The structure of a skim mode is nearly identical to that described in Creating a Validation Mode in VIBE, except there is one additional required method get_skim_attributes:

# vibe/skim_production_modes/examples/docSkimExampleMode.py
    import basf2

    from typing import List

    from vibe.core.validation_mode import ValidationModeBaseClass
    from vibe.core.helper.skims.skim_attribute_tools import SkimAttributes, AnalysisParameters
    from vibe.core.helper.histogram_tools import HistVariable, Histogram, HistComponent

    __all__ = [
        "DocsSkimExampleMode"
    ]

    class DocsSkimExampleMode(ValidationModeBaseClass):
        name = 'docSkimExampleMode'

        def get_skim_attributes(self):
            return SkimAttributes(...)

        def create_basf2_path(self) -> basf2.Path:
            path = basf2.Path()
            ...
            return path

        @property
        def analysis_validation_histograms(self) -> List[Histogram]:
            ...
            return [hist1, hist2,...]

The get_skim_attributes method returns a SkimAttributes object. This object controls everything about your skim in VIBE. The SkimAttributes object has the following form:

SkimAttributes(
    skim_name : List[str],
    globaltag : str,
    skim_to_analysis_pipeline : Union[bool, AnalysisParameters]
)

Where:

  • skim_name: List of required skims to run. Either a single element list or can be overloaded to produce a combined skim.

  • globaltag: The analysis globaltag required for the skim (required for FEI)
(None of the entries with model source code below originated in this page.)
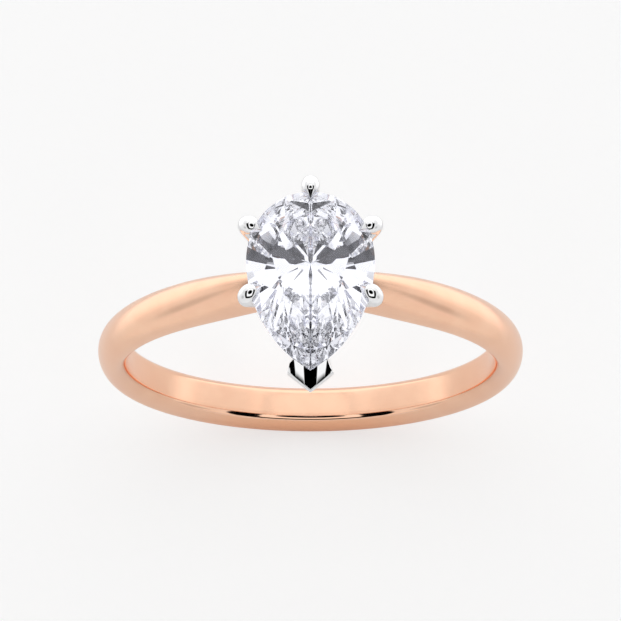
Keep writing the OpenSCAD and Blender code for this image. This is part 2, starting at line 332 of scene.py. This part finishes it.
def make_shank(gold, claw_cutters):
    """The rose gold band, with the room for the head filed out of it."""
    rings = [shank_ring(TAU * i / SHANK_STEPS) for i in range(SHANK_STEPS)]
    shank = skin("ring_shank", rings, loop=True)
    notch = rail_room("notch", BASE_RATIO, BASE_RAIL[0], BASE_BOTTOM, TABLE_Z)
    cut(shank, [notch] + claw_cutters)
    drop([notch])
    # The stone shows its own facets, not the band behind them.
    shank.visible_transmission = False
    finish_piece(shank, SHARP_BAND, "shank", "rose_gold", gold)


# ---- Rails ----

RAIL_STEPS = 192
RAIL_SIDES = 40


def superellipse(c, power):
    """A cosine or sine drawn towards the corners of a square as power grows from 2."""
    return math.copysign(abs(c) ** (2 / power), c)


def rail_ring(t, ratio, z, size, power):
    """Section of a rail at outline position t."""
    centre = outline(t) * ratio
    normal = outward(t) * (CORNER_STRETCH if t == TIP_T else 1) * size[0] / 2
    ring = []
    for j in range(RAIL_SIDES):
        q = -TAU * j / RAIL_SIDES
        reach = superellipse(math.cos(q), power)
        ring.append((*(centre + normal * reach), z + size[1] / 2 * superellipse(math.sin(q), power)))
    return ring


def make_rail(name, node, ratio, z, size, power, metal):
    """A rail of the head that follows the stone's outline."""
    rings = [rail_ring(i / RAIL_STEPS, ratio, z, size, power) for i in range(RAIL_STEPS)]
    rail = skin(name, rings, loop=True)
    finish_piece(rail, SHARP_WIRE, node, "white_metal", metal)


def rail_room(name, ratio, width, low, high):
    """Everything inside the outer edge of a rail, between two heights."""
    edge = []
    for i in range(RAIL_STEPS):
        t = i / RAIL_STEPS
        reach = outward(t) * (CORNER_STRETCH if t == TIP_T else 1) * width / 2
        edge.append(outline(t) * ratio + reach)
    return skin(name, [[(x, y, z) for x, y in edge] for z in (low, high)], loop=False)


# ---- Claws ----

CLAW_SIDES = 40
WIRE_RINGS = 16
HOOK_RINGS = 32
TIP_RINGS = 14


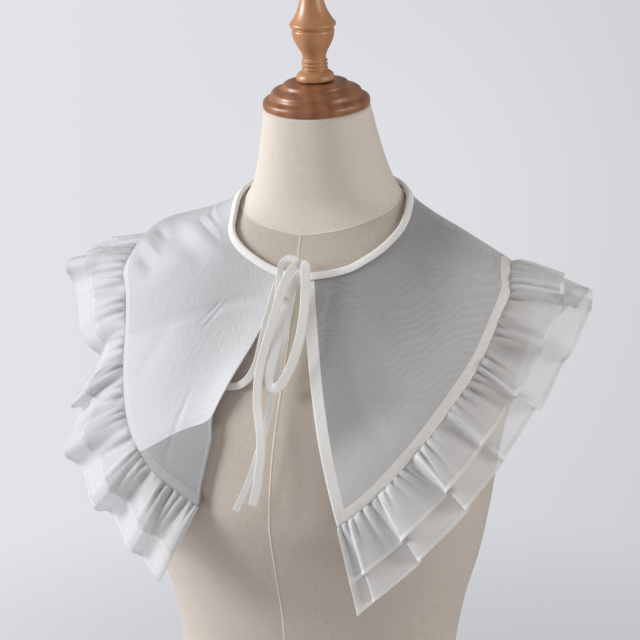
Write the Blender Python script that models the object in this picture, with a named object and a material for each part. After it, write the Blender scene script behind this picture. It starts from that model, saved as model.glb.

  • skim_to_analysis_pipeline: This toggles between the two different run types of skimming in VIBE. If False, Type 1 will toggle and only the skimming section will run. If True then the full skim to analysis pipeline will run. However, if additional information needs to be passed to the validation portion of the pipeline, the object AnalysisParameters can be passed, allowing the user to add that required information

AnalysisParameters#

AnalysisParameters has two attributes which may be needed by the user for the validation portion of the pipeline

AnalysisParameters(
    kwargs : Dict[str,Dict[str,str]]
    globaltags : List[str]
)

Where

  • kwargs: Is a dictionary indexed by the associated skim name inside the skim_name list i.e the key must match one of the given skims. The values of kwargs is a dictonary of keyword arguments to be passed to the create_basf2_path function in your skim Mode. This would usually be added to the associated JSON file alongside the lpn. In skim modes we cannot just add to the JSON file before running VIBE, instead it needs to be taken from the AnalysisParameters and added to the JSON file during run time

  • globaltag: Any globaltags taht need to be prepended to the validation basf2 path.

Skim Mode Template Part 2#

With the lessons learnt in Part 1 we can now fill out our skim mode template.

# vibe/skim_production_modes/examples/docSkimExampleMode.py
  import basf2

  from typing import List

  from vibe.core.validation_mode import ValidationModeBaseClass
  from vibe.core.helper.skims.skim_attribute_tools import SkimAttributes, AnalysisParameters
  from vibe.core.helper.histogram_tools import HistVariable, Histogram, HistComponent

  __all__ = [
      "DocsSkimExampleMode"
  ]

  class DocsSkimExampleMode(ValidationModeBaseClass):
      name = 'docSkimExampleMode'

      def get_skim_attributes(self):
            return SkimAttributes(
              skim_name = ['feiSL', 'feiHadronic'],
              globaltag =  'analysis_tools_light-2305-korat',
              skim_to_analysis_pipeline = AnalysisParameters(
                            kwargs= {
                                     "feiSL" : {"treename" : "B0:feiSL"},
                                     "feiHadronic" : {"treename" : "B0:feiHadronic"}}
              )
            )

      def create_basf2_path(self, treename) -> basf2.Path:
            path = basf2.Path()

            # Truth match using the treename passed into the function
            ma.matchMCTruth(
              treename,
              path=path
            )

            # -- Do some more analysis stuff
            vm.addAlias('sigProbRank', 'extraInfo(sigProbRank)')
            vm.addAlias('cosThetaBY', 'cosThetaBetweenParticleAndNominalB')
            vm.addAlias("dmID", "extraInfo(decayModeID)")

            self.variables_to_validation_ntuple(
                  decay_str=treename,
                  variables=list(
                      {
                          "cosThetaBY",
                          "isSignalAcceptMissingNeutrino",
                          "sigProbRank",
                          "dmID",
                          "Mbc",
                      }
                  ),
                    path=path,
            )
            return path

      @property
      def analysis_validation_histograms(self) -> List[Histogram]:
          return [hist1, hist2, ...]

This example shows how AnalysisParameters can be used to pass variables into the create_basf2_path to distinguish between the tree names inside the skimmed rootfiles.